El pasado martes, movimientos cristianos, católicos y protestantes, se movilizaron frente al Congreso Nacional para presionar a favor del proyecto de ley que prohíbe el aborto bajo toda circunstancia.
Estos movimientos han planteado el problema en términos de dicotomía: Los que están a favor de la vida contra los que promueven una cultura de la muerte.
Pero no es cierto que quienes defiendan el aborto en determinadas circunstancias promueven el asesinato, ni niegan el valor de la vida. Cuando una persona defiende, por ejemplo, que debe contemplarse abortar si está en peligro la vida de la madre, precisamente se está contemplando la vida de un ser humano, en este caso de la mujer y las posibles consecuencias negativas que de su muerte puede derivarse para un tercero, en caso de que ésta tenga hijos.
La modificaciones sugeridas al proyecto de ley por parte del presidente de la nación y por numerosos movimientos de la sociedad civil abre la posibilidad, inexistente hoy en nuestro marco jurídico, de que un médico pueda tomar la decisión explícita de salvar la vida de una mujer cuando un embarazo amenace su vida sin que el galeno se vea expuesto a ser encarcelado o a arruinar su carrera profesional.
Defender absolutos tiende a generar actitudes fanáticas, violentas y totalitarias. Usualmente, estas actitudes carecen de realismo, se basan en una imagen de la experiencia humana que no se corresponde con la práctica cotidiana de las personas.
En el caso concreto del aborto, rechazarlo bajo toda circunstancia no tiene ningún otro fundamento real que no sea de carácter religioso. Y aquí surge otro grave problema que amenaza las bases de la construcción de una sociedad democrática moderna: Ninguna ley debe establecerse en una sociedad plural basándose en los criterios de una comunidad religiosa particular.

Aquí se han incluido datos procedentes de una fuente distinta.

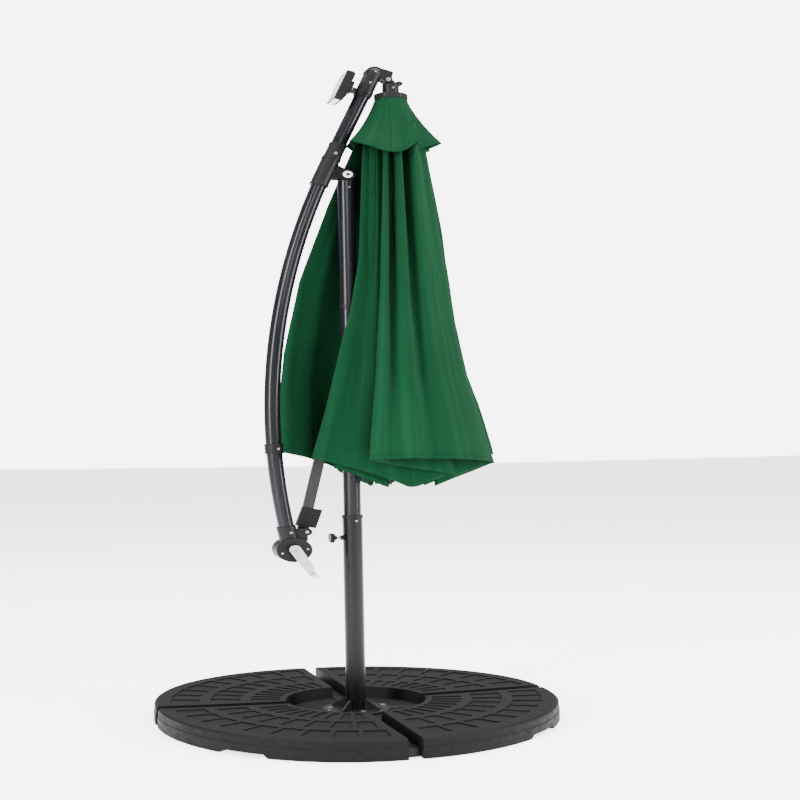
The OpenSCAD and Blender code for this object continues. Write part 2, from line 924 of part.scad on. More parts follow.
module folds(g) {
  bowed_fold(fold_left, left_bulge, [104, 32], 24, g);
  fold(fold_back, [120, 38], 24, g);
  fold(fold_back_right, [146, 24], 28, g);
  fold(fold_right, [148, -22], 28, g);
  fold(fold_front, [125, -38], 24, g);
  fold(fold_left_front, [104, -34], 22, g);
  fold(fold_core, [122, 0], 40, g);
}

// folded cloth, hollow and open below, with a slot on the pole's side
module canopy_cloth() {
  color("#3f8661")
    difference() {
      folds(0);
      translate([0, 0, -cloth_t]) folds(-cloth_t + 2);
      about_axis() translate([0, 0, 860]) cylinder(r1 = 70, r2 = 44, h = 1460);
      translate([-400, -36, 800]) cube([446, 94, 1600]);
    }
}

// small top canopy that covers the vent
module vent_flap() {
  color("#3f8661")
    difference() {
      hull() {
        about_axis() translate([0, 0, cap_z - 5]) cylinder(r = 41, h = 4);
        vent_hem(0);
      }
      hull() {
        about_axis() translate([0, 0, hub_z - 2]) cylinder(r = 45, h = 4);
        vent_hem(-cloth_t);
      }
      about_axis() translate([0, 0, hub_z - 20]) cylinder(r = 37, h = 60);
    }
}

module vent_hem(g) {
  for (k = [0:45:315])
    translate([axis_x + 8, 0, vent_foot + 1.5 * g])
      rotate([0, 0, k + 22.5]) translate([112 + g, 0, 0]) cylinder(r = 4, h = 6, $fn = 8);
}

// ---------------------------------------------------------------- solar lamp

// puts +Z along the arm and -X away from the canopy, at the solar panel's centre
module at_solar() {
  on_straight(solar_s) translate([-solar_off, 0, 0]) children();
}

// clamp round the elbow's socket with two cheeks for the panel's hinge
module solar_band() {
  color("#1f1f1f")
    difference() {
      on_straight(band_s - band_w / 2) {
        cylinder(r = elbow_r + 1.8, h = band_w);
        translate([-6, -elbow_r - 7, 0]) cube([12, 10, band_w]);
        translate([-solar_pin_off - lug_r, -11, 0])
          cube([solar_pin_off + lug_r - elbow_r + 2, 22, band_w]);
      }
      on_straight(0) cylinder(r = elbow_r, h = 500);
      on_straight(band_s) {
        translate([-solar_pin_off - 8, -lug_r, -12]) cube([15.5, 2 * lug_r, 24]);
        translate([-solar_pin_off, -12, 0]) rotate([-90, 0, 0]) cylinder(r = solar_pin_r, h = 24);
      }
    }
}

module solar_pin() {
  color("silver")
    on_straight(band_s)
      translate([-solar_pin_off, -11, 0]) rotate([-90, 0, 0]) cylinder(r = solar_pin_r, h = 22);
}

// square housing with its hinge lug
module solar_housing() {
  lug_x = solar_off - solar_pin_off;
  lug_z = band_s - solar_s;
  color("#2b2b2b")
    at_solar()
      difference() {
        union() {
          solar_case();
          for (y = [-24, 13]) translate([solar_t / 2 - 1, y, lug_z - 24]) cube([11, 11, 48]);
          translate([solar_t / 2, -lug_r + 0.4, lug_z - lug_r])
            cube([lug_x - solar_t / 2, 2 * lug_r - 0.8, 2 * lug_r]);
          y_rod(lug_x, lug_z, lug_r, -lug_r + 0.4, lug_r - 0.4);
        }
        translate([-solar_t / 2 - 1, -solar_w / 2 + 5, -solar_len / 2 + 5])
          cube([4, solar_w - 10, solar_len - 10]);
        translate([-solar_t / 2 + 2, -solar_w / 2 + 3, -solar_len / 2 - 1])
          cube([solar_t - solar_bevel - 3, solar_w - 6, 3]);
        y_rod(lug_x, lug_z, solar_pin_r + fit, -20, 20);
      }
}

// box with a bevelled back
module solar_case() {
  translate([0, -solar_w / 2, 0])
    rotate([-90, 0, 0])
      linear_extrude(solar_w)
        polygon([[-solar_t / 2, -solar_len / 2], [-solar_t / 2, solar_len / 2],
                 [solar_t / 2 - solar_bevel, solar_len / 2], [solar_t / 2, solar_len / 2 - solar_bevel],
                 [solar_t / 2, -solar_len / 2 + solar_bevel], [solar_t / 2 - solar_bevel, -solar_len / 2]]);
}

// cover over the cells, and a pale strip let into the lower edge
module solar_glass() {
  color("#e8ecec")
    at_solar() {
      translate([-solar_t / 2 - 0.5, -solar_w / 2 + 5, -solar_len / 2 + 5])
        cube([3.5, solar_w - 10, solar_len - 10]);
      translate([-solar_t / 2 + 2, -solar_w / 2 + 3, -solar_len / 2 - 0.5])
        cube([solar_t - solar_bevel - 3, solar_w - 6, 2.5]);
    }
}

// ---------------------------------------------------------------- nodes

for (i = plate_quarters)
  base_plate(i);
cross_bar_long();
cross_bar_short();
bar_end_plugs();
foot_flange();
base_screws();
lower_pole();
pole_ferrule();
pole_bush();
knob_boss();
clamp_knob();
clamp_screw();
upper_pole();
mast_ring();
mast_screws();
strut_bracket();
strut_stud();
pole_head();
arm_sleeve();
sleeve_liners();
pivot_pin();
pivot_washers();
arm_lower_tube();
arm_joint_ring();
arm_mid_tube();
arm_collar();
arm_top_tube();
elbow_fitting();
arm_screws();
hang_pin();
crank_rope();
crank_housing_front();
crank_housing_back();
housing_screws();
snap_button();
elbow_pulley();
crank_shaft();
rope_spool();
crank_arm();
crank_grip();
strut_bar();
strut_end_fitting();
strut_rivets();
hanger_neck();
cap_disc();
rib_hub();
canopy_stem();
runner();
ribs();
stretchers();
rib_tips();
canopy_cloth();
vent_flap();
solar_band();
solar_pin();
solar_housing();
solar_glass();
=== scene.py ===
import math
import bpy
import bmesh
from mathutils import Matrix, Vector, noise


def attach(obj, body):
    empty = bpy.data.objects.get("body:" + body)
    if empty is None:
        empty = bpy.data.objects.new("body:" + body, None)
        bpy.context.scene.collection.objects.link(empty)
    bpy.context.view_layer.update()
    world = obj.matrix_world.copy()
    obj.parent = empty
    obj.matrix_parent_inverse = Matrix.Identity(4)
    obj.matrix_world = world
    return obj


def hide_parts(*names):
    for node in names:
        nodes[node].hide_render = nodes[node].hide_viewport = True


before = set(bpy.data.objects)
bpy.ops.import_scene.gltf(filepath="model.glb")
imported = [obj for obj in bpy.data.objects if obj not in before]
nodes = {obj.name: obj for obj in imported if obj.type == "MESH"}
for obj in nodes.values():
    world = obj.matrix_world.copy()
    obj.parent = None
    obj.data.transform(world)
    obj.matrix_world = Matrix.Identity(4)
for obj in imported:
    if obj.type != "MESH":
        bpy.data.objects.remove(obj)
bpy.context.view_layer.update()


# ---------------------------------------------------------------- camera
# The photograph shows the umbrella squeezed to two thirds of its height. A cylindrical
# projection keeps the model's true proportions and gives the same picture.
CAMERA_PLACE = (-0.9836, -3.6732, 1.1362)
CAMERA_TURN, CAMERA_PITCH, CAMERA_ROLL = (math.radians(a) for a in (-16.87, 1.106, -0.764))
HALF_WIDTH, HALF_HEIGHT = 0.2633, 0.4043  # of the cylinder's picture, at a radius of 1


def make_camera():
    ahead = Vector((-math.sin(CAMERA_TURN), math.cos(CAMERA_TURN), 0))
    right = Vector((math.cos(CAMERA_TURN), math.sin(CAMERA_TURN), 0))
    look = ahead * math.cos(CAMERA_PITCH) + Vector((0, 0, math.sin(CAMERA_PITCH)))
    level_up = right.cross(look)
    side = right * math.cos(CAMERA_ROLL) + level_up * math.sin(CAMERA_ROLL)
    up = -right * math.sin(CAMERA_ROLL) + level_up * math.cos(CAMERA_ROLL)
    data = bpy.data.cameras.new("camera")
    data.type = "PANO"
    data.panorama_type = "CENTRAL_CYLINDRICAL"
    data.central_cylindrical_radius = 1.0
    data.central_cylindrical_range_u_min = -HALF_WIDTH
    data.central_cylindrical_range_u_max = HALF_WIDTH
    data.central_cylindrical_range_v_min = -HALF_HEIGHT
    data.central_cylindrical_range_v_max = HALF_HEIGHT
    cam = bpy.data.objects.new("camera", data)
    bpy.context.scene.collection.objects.link(cam)
    axes = Matrix((side, up, -look)).transposed()
    cam.matrix_world = Matrix.Translation(CAMERA_PLACE) @ axes.to_4x4()
    bpy.context.scene.camera = cam


make_camera()


# ---------------------------------------------------------------- light and surround
WORLD_AS_LIGHT, WORLD_AS_SEEN = 0.8, 6.5


def area_light(name, place, aim, size, power):
    data = bpy.data.lights.new(name, "AREA")
    data.shape = "RECTANGLE"
    data.size, data.size_y = size
    data.energy = power
    ob = bpy.data.objects.new(name, data)
    bpy.context.scene.collection.objects.link(ob)
    ob.location = place
    ob.rotation_euler = (Vector(aim) - Vector(place)).to_track_quat("-Z", "Y").to_euler()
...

Las autoridades de una determinada institución religiosa tienen todo el derecho a pretender regular la vida de sus fieles, pero no pueden dar carácter constitucional a sus concepciones del mundo, debido a que en una sociedad democrática moderna coexisten ciudadanos de diferentes concepciones ideológicas -incluso contradictorias- y el Estado debe regular la coexistencia pacífica entre todos sin privilegiar a ninguna de esas concepciones.
Lo que está en juego en la disputa sobre el aborto no es solo el problema metafísico de qué es la vida, ni el problema científico de dónde comienza la vida, sino también, el problema filosófico de cómo conformar una sociedad abierta y no una sociedad aparentemente democrática sustentada en principios teocráticos.